Collins has been the maestro of this incredibly diverse if not inexperienced orchestra. When he was hired prior to last season the consensus was he'd be a stop-gap measure, just someone to offer a veteran voice to a team in need of a father figure. Little did the baseball world really know that Collins would in fact turn out to be a manager that pushes all the right buttons and someone who has become a perfect fit in his surroundings.
The Yankees better be careful here. That's all I can say. They have many issues, the two most prominent being their repeated horrifying failures to hit with runners in scoring position and their starting pitchers' inability to keep the ball in the park. While the Mets seem to be whole and on a mission that grows with each passing day, the Yankees have been a step slow since spring training.Yes, injuries have played a part, but they have not been the overwhelming reason why this team has lacked any type of consistency over the first third of the season.

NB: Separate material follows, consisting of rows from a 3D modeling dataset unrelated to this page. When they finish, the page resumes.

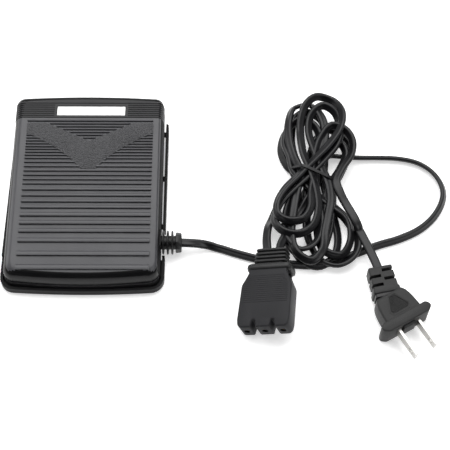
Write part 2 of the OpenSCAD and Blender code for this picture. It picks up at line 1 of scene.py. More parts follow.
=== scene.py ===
"""The looks of a sewing machine pedal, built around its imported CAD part.

Lengths in the tables below are in millimetres, in the frame of the CAD part; MM turns them into metres.
"""

import json
import math

import bmesh
import bpy
import numpy as np
from mathutils import Matrix, Vector


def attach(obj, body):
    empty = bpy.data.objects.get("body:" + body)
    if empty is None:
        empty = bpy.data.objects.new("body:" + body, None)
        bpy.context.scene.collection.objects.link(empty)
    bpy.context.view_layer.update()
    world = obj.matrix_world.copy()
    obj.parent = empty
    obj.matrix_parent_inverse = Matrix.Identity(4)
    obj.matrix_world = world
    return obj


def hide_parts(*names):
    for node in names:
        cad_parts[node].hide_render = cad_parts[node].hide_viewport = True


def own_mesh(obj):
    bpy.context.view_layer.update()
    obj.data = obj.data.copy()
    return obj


MM = 0.001

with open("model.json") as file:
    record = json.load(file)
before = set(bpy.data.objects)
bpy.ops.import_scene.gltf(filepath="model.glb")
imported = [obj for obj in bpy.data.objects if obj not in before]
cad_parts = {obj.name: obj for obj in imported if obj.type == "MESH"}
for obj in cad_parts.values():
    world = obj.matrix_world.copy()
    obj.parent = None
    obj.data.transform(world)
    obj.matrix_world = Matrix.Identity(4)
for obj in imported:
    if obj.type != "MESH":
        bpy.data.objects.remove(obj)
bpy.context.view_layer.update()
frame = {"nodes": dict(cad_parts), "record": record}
nodes = frame["nodes"]


# ---------- helpers: meshes ----------


SHARP_ANGLE = math.radians(38)


def new_object(name, points, faces):
    """An object with this mesh, points in mm, smooth but for its sharp edges."""
    data = bpy.data.meshes.new(name)
    data.from_pydata([tuple(float(c) * MM for c in p) for p in points], [], faces)
    data.validate()
    data.shade_smooth()
    data.set_sharp_from_angle(angle=SHARP_ANGLE)
    obj = bpy.data.objects.new(name, data)
    bpy.context.scene.collection.objects.link(obj)
    return obj


def mesh_object(name, points, faces, body):
    """A new object that rides on a body of the CAD part."""
    obj = new_object(name, points, faces)
    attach(obj, body)
    return obj


class Shape:
    """Closed shells collected into one mesh, points in mm; a face's mark is the index of its material."""

    def __init__(self):
        self.points, self.faces, self.marks = [], [], []

    def add(self, points, faces, mark=0):
        base = len(self.points)
        self.points += [tuple(float(c) for c in p) for p in points]
        self.faces += [tuple(base + i for i in f) for f in faces]
        self.marks += [mark] * len(faces)

    def loft(self, rings, mark=0):
        self.add([p for ring in rings for p in ring], capped(len(rings), len(rings[0])), mark)

    def moved(self, turn):
        self.points = [tuple(turn @ Vector(p)) for p in self.points]
        return self

    def piece(self, name, body, *mats):
        obj = mesh_object(name, self.points, self.faces, body)
        for mat in mats:
            obj.data.materials.append(mat)
        for face, mark in zip(obj.data.polygons, self.marks):
            face.material_index = mark
        return obj


def carve(solid, cutters):
    """The solid with the cutters' space taken away, both given as Shapes."""
    obj = new_object("carved", solid.points, solid.faces)
    tool = new_object("tool", cutters.points, cutters.faces)
    mod = obj.modifiers.new("cut", "BOOLEAN")
    mod.operation = "DIFFERENCE"
    mod.solver = "EXACT"
    mod.use_self = True
    mod.object = tool
    done = obj.evaluated_get(bpy.context.evaluated_depsgraph_get()).to_mesh()
    out = Shape()
    out.add([v.co / MM for v in done.vertices], [tuple(f.vertices) for f in done.polygons])
    for o in (obj, tool):
        data = o.data
        bpy.data.objects.remove(o)
        bpy.data.meshes.remove(data)
    return out


def inset(outline, d):
    """A counter-clockwise outline moved inwards by d."""
    p = np.array(outline, float)
    a, b = p - np.roll(p, 1, 0), np.roll(p, -1, 0) - p
    a, b = a / np.linalg.norm(a, axis=1)[:, None], b / np.linalg.norm(b, axis=1)[:, None]
    na, nb = np.column_stack([-a[:, 1], a[:, 0]]), np.column_stack([-b[:, 1], b[:, 0]])
    return p + d * (na + nb) / (1 + (na * nb).sum(axis=1))[:, None].clip(0.4)


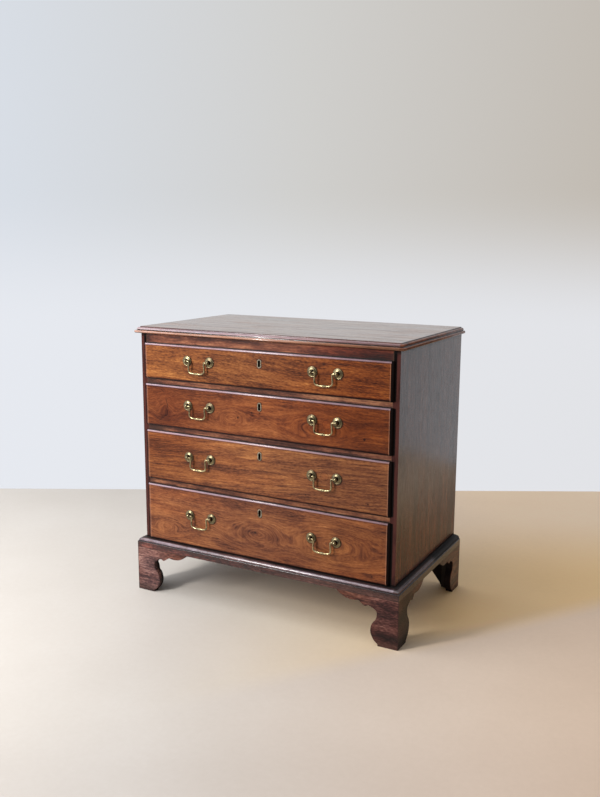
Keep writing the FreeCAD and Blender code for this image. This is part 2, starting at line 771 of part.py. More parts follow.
def make_drawer(i):
    pre = "drawer_%d_" % i
    h = S("open_%d" % i)
    z = FLOOR[i]
    tongue_w = INNER - S("side_gap")
    lip_x = INNER + S("lip_side")
    lip_z0 = -S("lip_over")
    lip_z1 = h + S("lip_over")
    key_z = lip_z1 - S("key_drop")
    hand_z = h / 2 + S("handle_up")
    t_t = S("tongue_t")
    top_z = h - S("front_gap")
    depth = S("drawer_d")

    # --- bottom -----------------------------------------------------------
    inner_x = tongue_w - S("dside_t")
    bottom = box(pre + "bottom", -(inner_x + S("dgroove") - 0.2), inner_x + S("dgroove") - 0.2,
                 FRONT + t_t - 5, FRONT + depth, z + S("dbottom_up"), z + S("dbottom_up") + S("dbottom_t"))

    # --- sides, with dovetails at both ends --------------------------------
    b = body(pre + "side_blank", -tongue_w, FRONT, z)
    low = S("run_gap")
    high = h - S("box_drop")
    n = TAILS[i]
    pitch = (high - low) / n
    tip = S("tail_splay")
    front_pts = []
    rear_pts = []
    for k in range(n):
        c = low + pitch * (k + 0.5)
        a = pitch * 0.31
        front_pts += [(t_t, c - a), (t_t - S("tail_l"), c - a - tip),
                      (t_t - S("tail_l"), c + a + tip), (t_t, c + a)]
        rear_pts += [(depth - S("dback_t"), c - a), (depth, c - a - tip),
                     (depth, c + a + tip), (depth - S("dback_t"), c + a)]
    sk = sketch(b, "tails", "YZ_Plane")
    outline(sk, [(t_t, low)] + front_pts + [(t_t, high), (depth - S("dback_t"), high)]
            + list(reversed(rear_pts)) + [(depth - S("dback_t"), low)])
    pad(b, "pad", sk, S("dside_t"))
    side_l = b
    side_r = mirror(pre + "side_blank_right", b)
    sides = group(pre + "side_pair", [side_l, side_r])
    node(cut(pre + "sides", sides, bottom))

    # --- back ---------------------------------------------------------------
    back = box(pre + "back_blank", -tongue_w, tongue_w, FRONT + depth - S("dback_t"), FRONT + depth,
               z + S("dbottom_up") + S("dbottom_t"), z + h - S("box_drop") - 3)
    node(cut(pre + "back", back, sides))
    node(bottom)

    # --- front --------------------------------------------------------------
    b = body(pre + "front_blank", 0, FRONT, z)
    sk = sketch(b, "lip", "XZ_Plane", lift=S("lip_gap"))
    rectangle(sk, -lip_x, lip_x, lip_z0, lip_z1)
    pad(b, "lip_pad", sk, S("lip_t") - S("lip_gap"))
    sk = sketch(b, "tongue", "XZ_Plane", lift=S("lip_gap"))
    rectangle(sk, -tongue_w, tongue_w, S("run_gap") + 0.2, top_z)
    pad(b, "tongue_pad", sk, t_t + S("lip_gap"), back=True)
    sk = sketch(b, "mould_long", "YZ_Plane")
    outline(sk, [(p[1], p[0]) if len(p) == 2 else (p[1], p[0], p[3], p[2])
                 for p in lip_negative(lip_z1, 1)], S("lip_mould"))
    outline(sk, [(p[1], p[0]) if len(p) == 2 else (p[1], p[0], p[3], p[2])
                 for p in lip_negative(lip_z0, -1)], S("lip_mould"))
    pocket(b, "mould_long_cut", sk, lip_x * 2.4, both=True)
    sk = sketch(b, "mould_ends", "XY_Plane")
    outline(sk, lip_negative(lip_x, 1), S("lip_mould"))
    outline(sk, lip_negative(-lip_x, -1), S("lip_mould"))
    pocket(b, "mould_ends_cut", sk, h * 4, both=True)
    # seat of the escutcheon and the hole behind it
    sk = sketch(b, "scut_seat", "XZ_Plane", lift=S("lip_t"))
    slot_outline(sk, q(0), key_z, S("scut_w"), S("scut_h"))
    pocket(b, "scut_cut", sk, S("scut_d"))
    sk = sketch(b, "key_slot", "XZ_Plane", lift=S("lip_t"))
    slot_outline(sk, q(0), key_z, S("scut_w") * 0.62, S("scut_h") * 0.74)
    pocket(b, "key_slot_cut", sk, S("lip_t") + t_t)
    # recess of the lock: case, plate and selvedge
    case_y = t_t - S("lock_plate") - S("case_d")
    sk = sketch(b, "lock_case", "XZ_Plane", lift=-t_t)
    rectangle(sk, -(S("case_w") / 2), S("case_w") / 2, top_z - S("lock_h") + 4, top_z + 6)
    pocket(b, "lock_case_cut", sk, t_t - case_y, back=True)
    sk = sketch(b, "lock_plate", "XZ_Plane", lift=-t_t)
    rectangle(sk, -(S("lock_w") / 2), S("lock_w") / 2, top_z - S("lock_h"), top_z + 6)
    pocket(b, "lock_plate_cut", sk, S("lock_plate"), back=True)
    sk = sketch(b, "selvedge", "XZ_Plane", lift=-t_t)
    rectangle(sk, -(S("lock_w") / 2), S("lock_w") / 2, top_z - 2.5, top_z + 6)
    pocket(b, "selvedge_cut", sk, t_t - case_y, back=True)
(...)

Injuries to Michael Pineda, David Robertson and Rivera do not explain why this lineup has failed at an alarming rate with men on base. Even the injury to Brett Gardner hasn't been this big dilemma as some are portraying because Gardner's bread and butter is getting into scoring position and then actually touching home plate. He's not a huge RBI bat missing from the lineup. Even without him the Yankees put a ton of guys on every night, but for whatever reason struggle in clutch situations.
The bottom line is the Yankees right now don't win unless they hit home runs. They are on pace for around 90 wins, which is pedestrian at best by their lofty standards. Couple their inconsistency with the overall strength of their division and others teams in the AL, and it's possible these Yankees won't even sniff October, something that has happened just once since 1994.
You could say the Yankees could go a long way toward solidifying themselves with a series win against the Rays to begin this week, but even if it happens will you suddenly be confident the proverbial corner will be turned? Despite their recent 6-3 road trip there's not yet a reason to believe the Yankees will become the Yankees again, regardless if they get healthy in a hurry. There are no game-changing trades to be made and no impact players to call up. They will live and die with what they have, which is kind of a scary proposition when you consider what you've witnessed. In the past, one-third of the season wasn't a fair barometer of what would eventually be with this team, but this season? Who knows? At times they just look very old and rarely look really young.
The Mets are primed to go into the Boogie Down and do work, because unlike their historical tormenters, they have believed since Day 1. They have come through in clutch situations time and time again. They are not relying on big names rounding into form because, really, they have but a few big names. They really do play to the scoreboard and act as if each inning is their last.
And while October might yet tell another story for both of these clubs, rest assured that the Mets, as is their custom, will treat both legs of the Subway Series like their Fall Classic, but only this time they seem to have the swagger. They are the ones capturing the minds and hearts of the people and are giving those who look at winning as a birthright a moment or two of pause.
The question is will the Yankees take this as a challenge and respond accordingly, thus using these six games in the next two weeks as a catalyst going forward to get back to what we've grown accustomed to and expect? Are they still good enough to beat the Mets simply on talent and dollars alone? I don't know anymore. I'm not sure they or their fans know either.
Sooner or later, heart has to play a role. And right now the Mets' ticker can power the city, while the Yankees' is in need of a bypass or two.